None of Reed's opposition has raised any cash. And with zero public debates taking place, in neighborhood groups or on television, they've had few chances to grill each other. That's a shame. The mayor of the capital city of the Southeast should be made to defend publicly why he deserves another stint in office. Because of the lack of qualified candidates — and the fact that Atlanta is better than when he took office — we're giving our endorsement to Reed the manager. Reed the politician is a different story. We'll explain in a moment.
Since taking office in 2010, Reed has put the city on solid financial footing, although former Mayor Shirley Franklin and the City Council, who hiked property taxes before Reed was sworn in, do deserve some credit for helping boost revenues. He's pushed to increase the number of police officers to 2,000, re-opened rec centers, and helped win federal funding for city-changing projects such as the Atlanta Beltline's Southwest Trail and the Downtown Streetcar. He overhauled the employee pension programs that were gobbling up a growing chunk of the city's budget, fully staffed the fire department, and embraced Atlanta's emerging startup culture, an industry that could diversify the city's economy. His staff is cut from the wonkish think-tank cloth that favors data and creative solutions to city problems. He knows that Atlantans want a city that's easy to get around — Reed says he regrets that the campaign to sell last year's transportation sales tax to the public wasn't built from the ground up. If re-elected, he plans to push for massive investments to start chipping away at an estimated $900 million backlog of road and bridge repairs or risk another "pension-sized problem."
"We need to focus on the look, feel, and experience of the city," he says. "We have not in 40 years spent significant resources above the ground. The sewer work ... led by Mayor Shirley Franklin was extraordinary, but no one could see it."
But there have also been warts. When CL endorsed the then-state senator in 2009, we expressed concern that he was too politically calculating — "more interested in outmaneuvering his opponents than achieving a beneficial goal," we said.
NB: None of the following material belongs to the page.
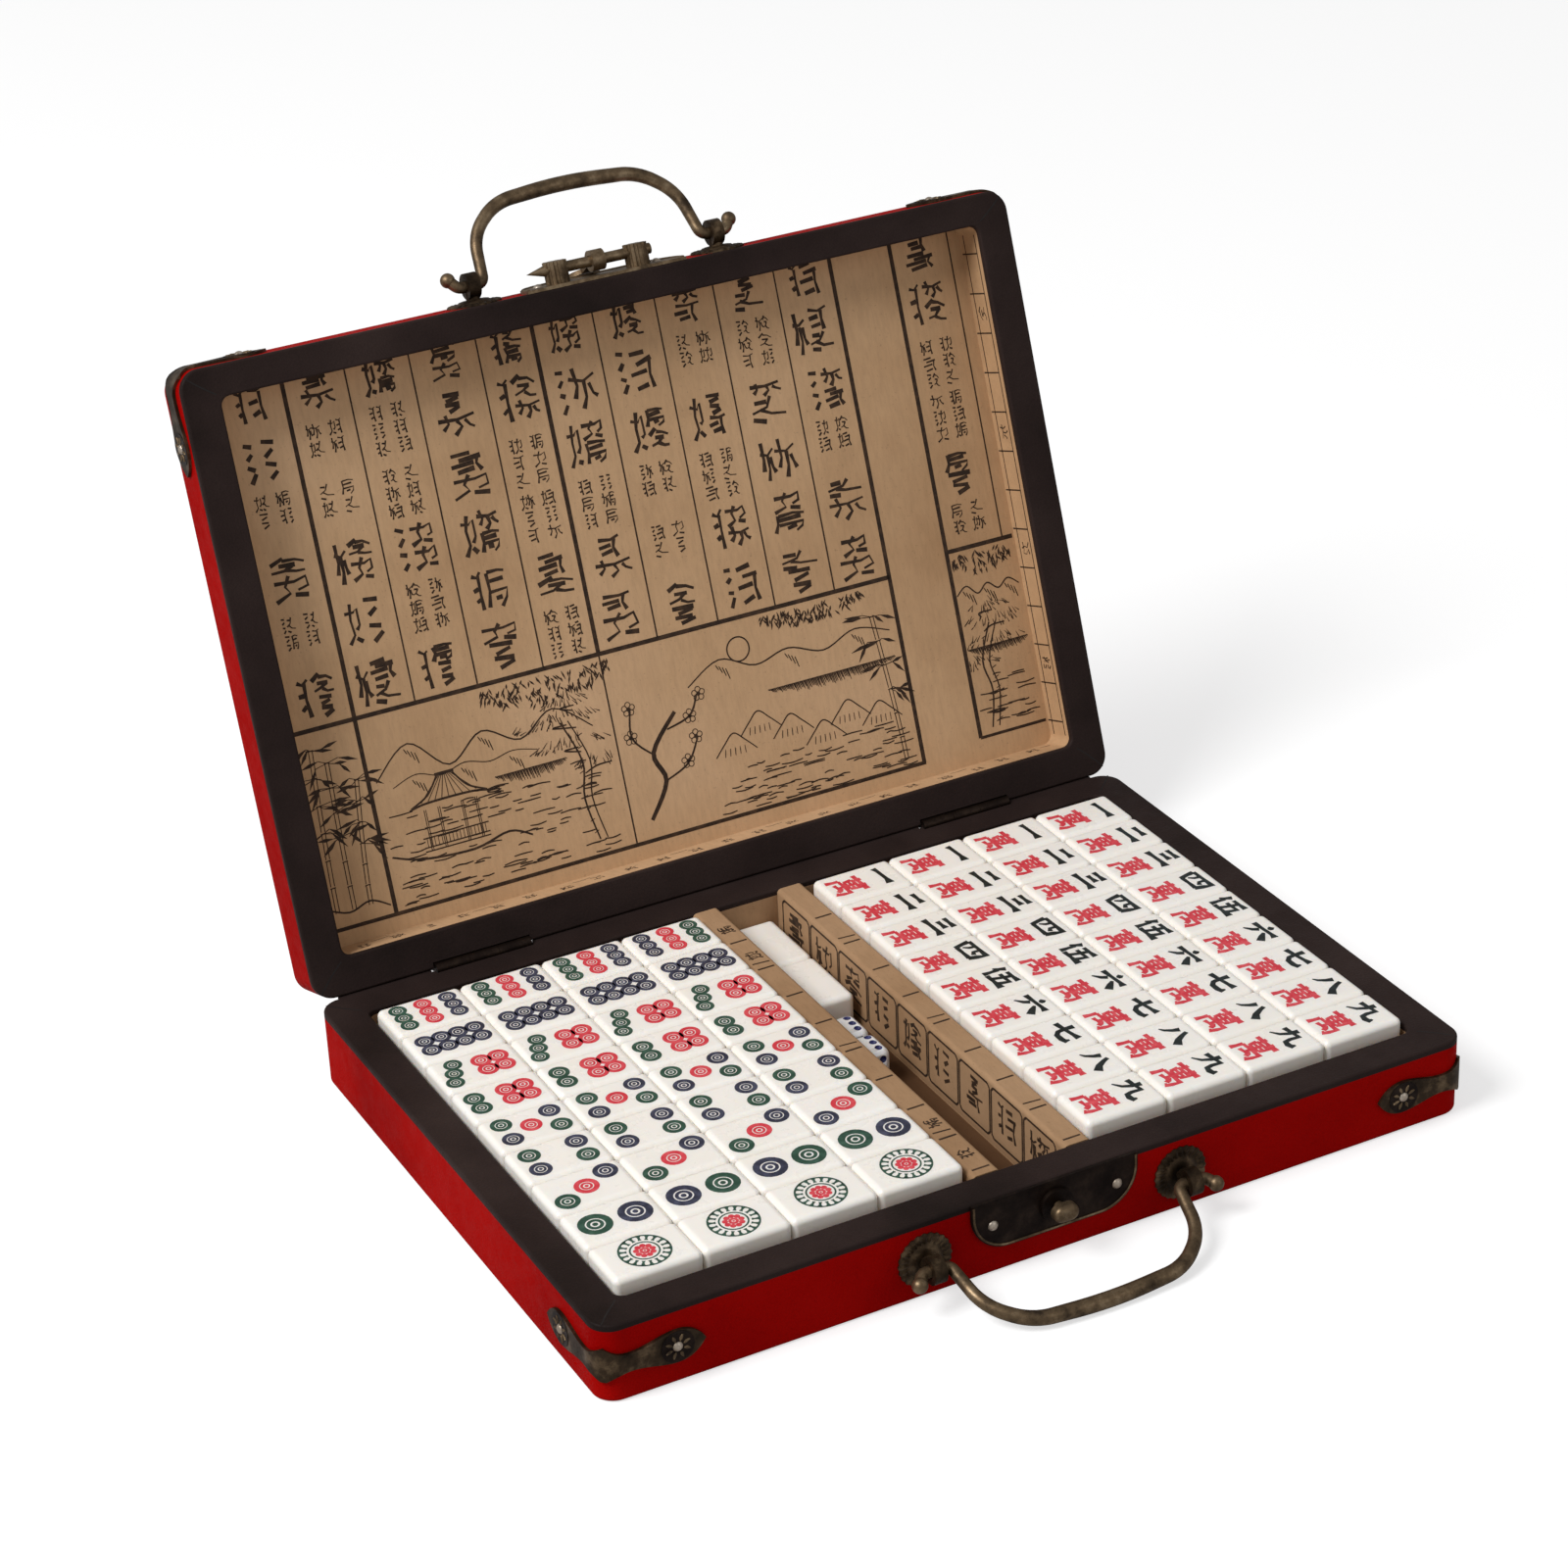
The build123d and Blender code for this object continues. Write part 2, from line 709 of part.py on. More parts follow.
ring_radius = rod_radius + hasp_ring_clearance + hasp_ring_wall
hasp_reach = rod_height - knob_height
slot_length = knob_head_length + 2 * hasp_slot_clearance
slot_width = knob_head_width + 2 * hasp_slot_clearance
hasp_axis = Axis((0, rod_y, rod_height), (1, 0, 0))
with BuildPart() as hasp:
    with Locations((0, rod_y, rod_height)):
        Cylinder(ring_radius, hasp_ring_width, rotation=(0, 90, 0))
    with BuildSketch(rod_plane.offset(-hasp_thickness / 2)):
        with Locations((0, -hasp_reach / 2)):
            Rectangle(hasp_ring_width, hasp_reach)
        with Locations((0, -hasp_reach)):
            SlotOverall(slot_length + 2 * hasp_end_margin, hasp_width, rotation=90)
            SlotOverall(slot_length, slot_width, rotation=90, mode=Mode.SUBTRACT)
    extrude(amount=hasp_thickness)
    with Locations((0, rod_y, rod_height)):
        Cylinder(
            rod_radius + hasp_ring_clearance,
            hasp_ring_width,
            rotation=(0, 90, 0),
            mode=Mode.SUBTRACT,
        )
save_on_lid(hasp.part.rotate(hasp_axis, -hasp_open_angle), "hasp")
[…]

In some ways, that concern was warranted. Rather than building public consensus during stadium talks, Reed steamrolled the proposal through Council once he had the votes. The same thing happened during the contentious and heated process to decide who would get the chance to operate Hartsfield-Jackson International Airport's shops and restaurants.
Much of Reed's success is due to the fact that his administration moves fast and rarely, if ever, wavers. He characterizes his governing style as "results oriented, highly intensive, and very personal." But that comes with a price. Moving fast might get things done, but it peeves Atlantans who crave — and deserve — transparency and communication.
And underneath the charisma, confidence, and ambition of the rising national Democratic star and Sunday TV roundtable guest, there's a hypercompetitive politician who can be thin-skinned. Some people who push back can be viewed as obstructionists and are met with equal force. (See: Common Cause Georgia, which faced blistering attacks during public meetings about the concessions, and Councilwoman Felicia Moore, who claims Reed has targeted her during this election cycle.) Such an approach might suit you well if you're on the mayor's team or agree with his positions; they're part of the reason he's been able to get some initiatives accomplished. But when you're watching as a resident, you can feel left out of the process.
Atlanta's on the right track when it comes to wanting to improve infrastructure, boost growing industries, and make government more accessible. Some of this is thanks to Reed's forward thinking and the work of staffers, some of it is thanks to Atlanta's residents, neighborhoods, and businesses. And for all that was accomplished during Reed's first term, there was much left to do. Homelessness remains a major issue. Vine City and English Avenue have too many problems to count. Stark income inequality has created a gulf between the haves and have-nots. The mayor says he plans to address these issues and we'd like to see him do it.